Every line from the first one to the line containing "HEAD_DROP = 52.0" should be echoed exactly; leave out the rest.

++++++++

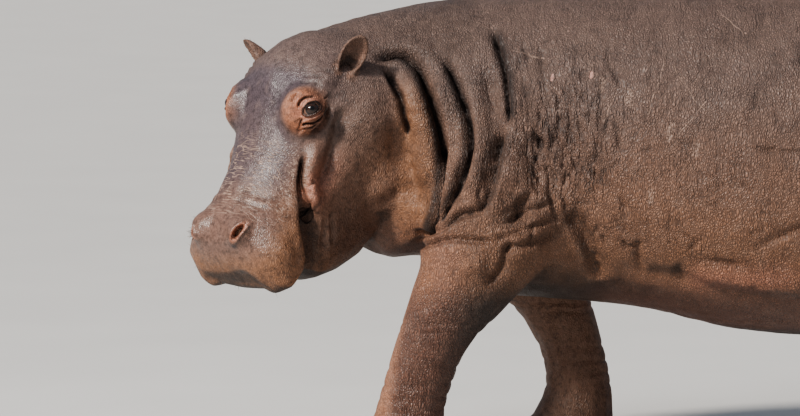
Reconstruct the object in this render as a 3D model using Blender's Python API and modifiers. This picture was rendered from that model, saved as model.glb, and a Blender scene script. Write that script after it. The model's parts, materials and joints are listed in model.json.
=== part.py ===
"""A life-size hippopotamus, walking, with its lowered head turned to its left.

The animal faces -Y, its left side is +X, up is +Z, and its soles stand on Z = 0. It is
modelled about a point under its trunk, and moved at the end so that the middle of its
footprint is the origin.
The body is modelled whole from lofts and rounded masses, blended into one skin, and then
parted by thin cuts into the parts that a person would name. Ears, eyes and hooves are
pieces of their own that sit in the body. All lengths are metres and all angles degrees.
"""

import math

import bmesh
import bpy
import numpy as np
from mathutils import Matrix, Vector

# Driving dimensions
GAP = 0.0004  # the clearance that every cut leaves
BODY_VOXEL = 0.013
BODY_TRIANGLES = 3620
SOLE_REACH = 0.014
RING_POINTS = 40
RING_STEP = 0.03

# The head's own frame: its origin is midway between the roots of the ears, x runs
# forwards to the nose, y to the animal's left and z up from the palate.
HEAD_ORIGIN = Vector((0.19, -1.567, 1.207))
HEAD_TURN = 41.0
HEAD_DROP = 52.0

EYE_RADIUS = 0.026
EYE_PLACE = Vector((0.170, 0.179, 0.018))
EAR_PLACE = Vector((0.006, 0.190, -0.006))
# The ears point and open their own ways, as directions in the head's frame.
EARS = {
    "left": ((-0.75, 0.53, 0.40), (0.30, 0.88, 0.30)),
    "right": ((-0.42, -0.86, 0.28), (0.90, -0.30, 0.30)),
}
EAR = (
    # height above the head, half width, depth of the cup, half angle of the cup
    (-0.034, 0.018, 0.024, 125.0),
    (-0.008, 0.024, 0.028, 120.0),
    (0.026, 0.034, 0.028, 108.0),
    (0.060, 0.037, 0.022, 96.0),
    (0.088, 0.030, 0.015, 88.0),
    (0.108, 0.016, 0.008, 84.0),
    (0.116, 0.005, 0.003, 82.0),
)
EAR_POINTS = 9
EAR_WALL = 0.008

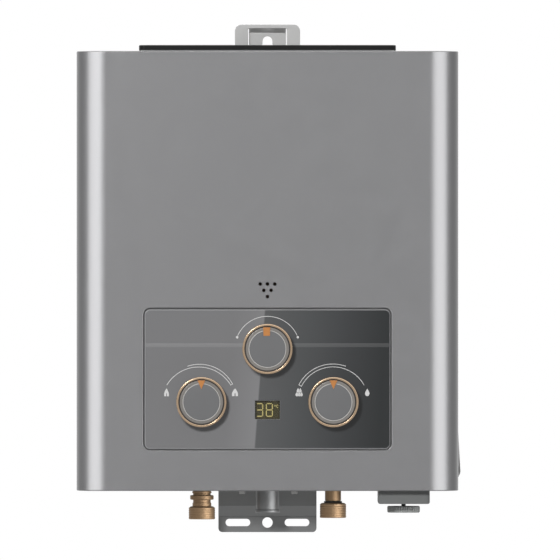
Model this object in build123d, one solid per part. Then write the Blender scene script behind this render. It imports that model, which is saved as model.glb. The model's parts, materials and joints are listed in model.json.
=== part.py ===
from build123d import *
import math
import os

# Wall-hung instantaneous gas water heater, in millimetres.
# The origin is the centre of the upper hanger's keyhole, on the wall plane.
# +X is to the right as seen from the front, +Y points into the wall, +Z is up.

# Casing: a pressed cover over a frame of back, top and bottom plates
case_width = 303.7
case_height = 349.6
case_front = 118.0
case_top_drop = 2.7
case_corner_radius = 24.0
cover_sheet = 0.8
cover_flange = 11.0
cover_rear_step = 0.5
frame_sheet = 1.0
frame_flange = 18.0
frame_lip = 12.0
wall_gap = 6.5
slip = 0.3

# Stiffening beads of the back plate
bead_width = 12.0
bead_length = 250.0
bead_depth = 2.0
bead_inset = 58.0

# Air slots of the bottom plate
vent_count = 5
vent_inset = 48.0
vent_pitch = 14.0
vent_width = 5.0
vent_length = 62.0

# Viewing holes over the flame, three rows that point down
sight_radius = 1.35
sight_sides = 10
sight_pitch = 5.8
sight_row_step = 5.0
sight_drop = 10.4
sight_rows = (3, 2, 1)

# Pressed bulge of the right wall
bulge_height = 40.6
bulge_rise = 10.0
bulge_out = 2.0
bulge_depth = 40.0
bulge_chamfer = 2.0

# Exhaust outlet on the roof
outlet_width = 204.6
outlet_depth = 68.0
outlet_front = 93.0
outlet_lift = 1.1
outlet_height = 3.95
outlet_wall = 1.2
outlet_round = 1.4
outlet_corner = 5.0
slot_width = 6.0
slot_length = 25.0
slot_pitch = 15.2
slot_count = 12
slot_rows = 2
slot_bridge = 6.0

# Upper hanger
hanger_sheet = 1.5
hanger_width = 52.2
hanger_rise = 19.9
hanger_tail = 62.0
hanger_corner = 5.3
tongue_width = 28.8
tongue_top = 16.6
tongue_drop = 22.0
tongue_bend = 3.3
tongue_slit = 1.0
keyhole_radius = 5.7
keyhole_neck_radius = 3.9
keyhole_neck_rise = 6.55

# Lower bracket
bracket_width = 78.6
bracket_reach = 34.3
bracket_overlap = 26.0
bracket_corner = 3.2
bracket_bend_drop = 17.0
bracket_bend = 4.0
bracket_hole_rise = 7.7
bracket_slot_spacing = 47.3
bracket_slot_width = 5.8
bracket_slot_length = 19.7
bracket_hole_radius = 4.15

# Rivets of the hanger and the bracket, and the screws under the cover
fastener_sides = 12
rivet_radius = 4.0
rivet_height = 1.6
hanger_rivet_spacing = 38.0
hanger_rivet_drop = 42.0
bracket_rivet_spacing = 60.0
bracket_rivet_inset = 7.0
screw_radius = 3.2
screw_height = 2.6
cover_screw_spacing = 41.6
cover_screw_inset = 5.5

# Control panel: a glass plate in a pressed recess of the cover
panel_width = 197.4
panel_height = 112.4
panel_corner = 5.5
panel_gap = 1.2
panel_rise = 89.2
panel_recess = 3.6
glass_thickness = 4.0
glass_bevel = 0.8
glass_seat = 7.0
shaft_hole_radius = 4.5
shaft_hole_sides = 16
window_width = 20.0
window_height = 15.0
window_drop = 24.8
window_seat = 1.5
carrier_sheet = 2.5
carrier_margin = 3.0
carrier_rim = 5.0
board_width = 34.0
board_height = 26.0
board_sheet = 1.6
board_post = 4.0
board_post_width = 3.0
post_inset = 2.0

# Knobs: a turned body, a flat cap, a pointer and a spindle each
knob_radius = 20.0
knob_depth = 18.4
knob_gap = 0.6
knob_cap_radius = 14.7
knob_cap_sides = 48
knob_cap_height = 0.6
pointer_outer = 17.3
pointer_inner = 10.0
pointer_width = 6.2
pointer_height = 0.8
spindle_radius = 3.0
spindle_engagement = 10.0
top_knob_rise = 23.7
side_knob_drop = 18.5
side_knob_offset = 52.4
running_fit = 0.05
press_fit = 0.02
socket_fit = 0.2
socket_depth = 8.0

# Water and gas connections under the casing
fitting_depth = 60.0
fitting_offset = 52.3
pipe_hole_sides = 16
thread_radius = 10.4775
hot_neck_radius = 7.1
hot_ring_radius = 9.35
hot_ring_drop = 4.1
hot_ring_height = 3.4
hot_thread_drop = 13.7
hot_thread_length = 9.5
hot_bore_radius = 5.5
hot_outlet_rise = 10.0
cold_neck_radius = 6.4
cold_thread_drop = 10.6
cold_thread_length = 11.5
cold_bore_radius = 4.5
cold_shoulder = 1.2
filter_height = 5.0
filter_wall = 0.8
filter_sides = 12
gas_neck_radius = 9.2
gas_collar_radius = 9.8
gas_collar_height = 2.1
gas_reach = 18.0
gas_bore_radius = 6.5

# Battery box
cell_sides = 16
cell_radius = 16.9
cell_height = 60.0
cell_nub_radius = 4.75
cell_nub_height = 1.5
cell_gap = 9.0
battery_inset = 43.3
battery_width = 41.2
battery_base_drop = 10.6
battery_corner = 3.0
battery_wall = 1.6
battery_clearance = 0.4
battery_lip = 14.0
contact_sheet = 0.5
thumb_radius = 13.0
thumb_height = 5.3
thumb_neck = 2.0
thumb_shank_radius = 1.75
thumb_boss_width = 9.0
thumb_boss_height = 4.0

# Water valve with its diaphragm, over the cold inlet
valve_sides = 8
water_body_radius = 17.0
water_body_length = 26.0
diaphragm_radius = 24.0
diaphragm_sheet = 1.5
valve_flange_radius = 25.0
valve_flange_sheet = 5.0
valve_cup_radius = 21.0
valve_cup_depth = 9.0
valve_cup_wall = 2.5
valve_port_radius = 9.0
valve_outlet_length = 12.0
valve_left = 40.0
water_shaft_front = 95.0

# Gas valve, solenoid, switch and push rod
gas_body_left = 70.0
gas_body_right = 14.0
gas_body_front = 102.0
gas_body_back = 46.0
gas_body_height = 38.0
gas_body_chamfer = 6.0
solenoid_width = 24.0
solenoid_length = 26.0
solenoid_yoke = 2.0
rod_radius = 2.0
rod_tip = 6.0
rod_plate_radius = 12.0
rod_plate_sheet = 1.4
rod_travel = 2.5
switch_width = 6.4
switch_height = 10.0

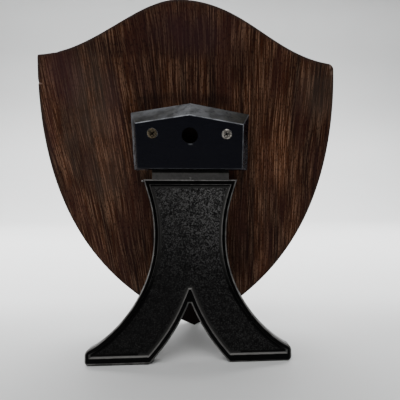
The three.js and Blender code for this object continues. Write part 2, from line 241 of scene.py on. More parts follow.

++++++++

[WRITTEN ANSWER]
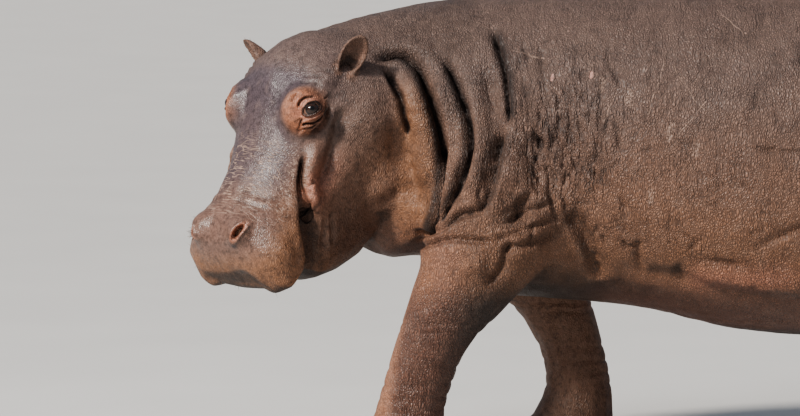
Reconstruct the object in this render as a 3D model using Blender's Python API and modifiers. This picture was rendered from that model, saved as model.glb, and a Blender scene script. Write that script after it. The model's parts, materials and joints are listed in model.json.
=== part.py ===
"""A life-size hippopotamus, walking, with its lowered head turned to its left.

The animal faces -Y, its left side is +X, up is +Z, and its soles stand on Z = 0. It is
modelled about a point under its trunk, and moved at the end so that the middle of its
footprint is the origin.
The body is modelled whole from lofts and rounded masses, blended into one skin, and then
parted by thin cuts into the parts that a person would name. Ears, eyes and hooves are
pieces of their own that sit in the body. All lengths are metres and all angles degrees.
"""

import math

import bmesh
import bpy
import numpy as np
from mathutils import Matrix, Vector

# Driving dimensions
GAP = 0.0004  # the clearance that every cut leaves
BODY_VOXEL = 0.013
BODY_TRIANGLES = 3620
SOLE_REACH = 0.014
RING_POINTS = 40
RING_STEP = 0.03

# The head's own frame: its origin is midway between the roots of the ears, x runs
# forwards to the nose, y to the animal's left and z up from the palate.
HEAD_ORIGIN = Vector((0.19, -1.567, 1.207))
HEAD_TURN = 41.0
HEAD_DROP = 52.0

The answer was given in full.